RECORDS FOR THE TASK:
════════

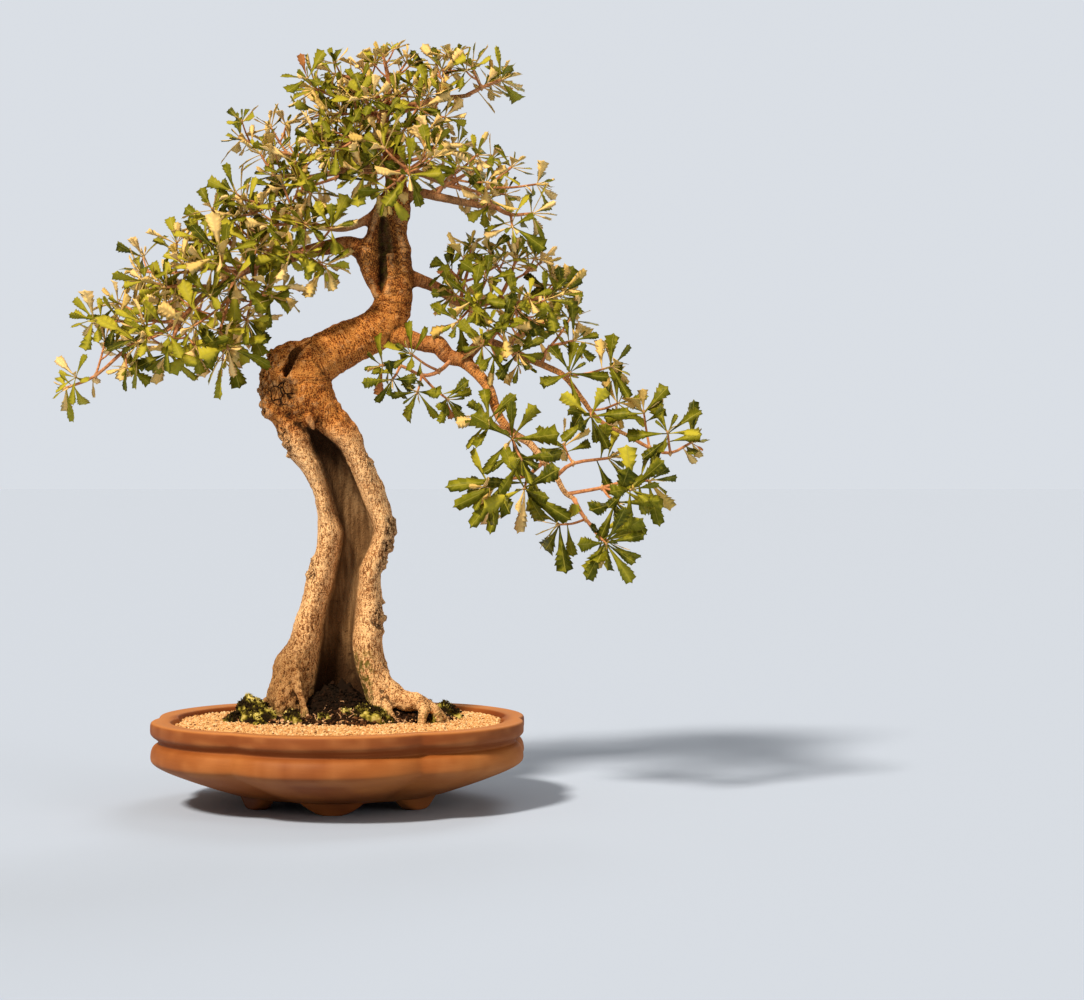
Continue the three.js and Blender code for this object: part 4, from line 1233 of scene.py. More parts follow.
# The upright top of the trunk, with a narrow hollow beside its left strip
UPPER_TRUNK = [
    [566, 42, 82, 60, 60, 0, 19, 21, 0, 0], [582, 43, 84, 49, 53, 0, 20, 22, 0.5, -8],
    [593, 38, 86, 47, 54, 0, 21, 23, 0.9, -5], [606, 31, 86, 46, 59, 0, 21, 24, 1, -1],
    [620, 24, 84, 46, 62, 0, 21, 24, 1, 2], [636, 19, 83, 46, 65, 0, 21, 24, 1, 3],
    [650, 22, 81, 46, 65, 0, 20, 23, 1, 3], [664, 32, 79, 46, 62, 0, 19, 22, 1, 2],
    [680, 37, 82, 47, 59, 0, 19, 21, 1, 0], [694, 40, 84, 49, 57, 0, 19, 20, 0.7, -5],
    [708, 46, 80, 52, 56, 1, 17, 18, 0, -4],
]
UPPER_SLOPE = -11.0
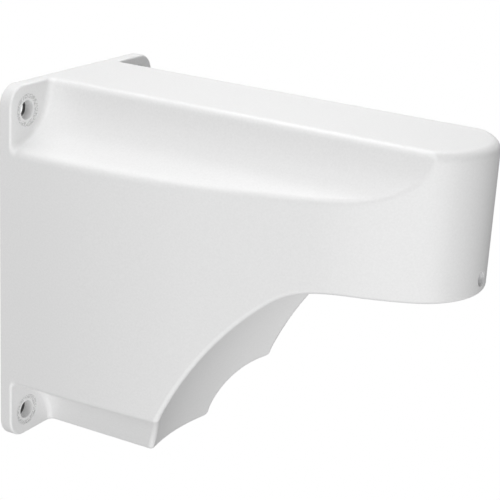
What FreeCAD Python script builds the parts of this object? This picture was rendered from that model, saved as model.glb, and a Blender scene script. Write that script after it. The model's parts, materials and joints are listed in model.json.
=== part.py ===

════════

WHAT IS BEING ASKED:
Copy out the lines from the line containing "What FreeCAD Python" to the end of the listing above, without alteration.

THE SOLUTION:
What FreeCAD Python script builds the parts of this object? This picture was rendered from that model, saved as model.glb, and a Blender scene script. Write that script after it. The model's parts, materials and joints are listed in model.json.
=== part.py ===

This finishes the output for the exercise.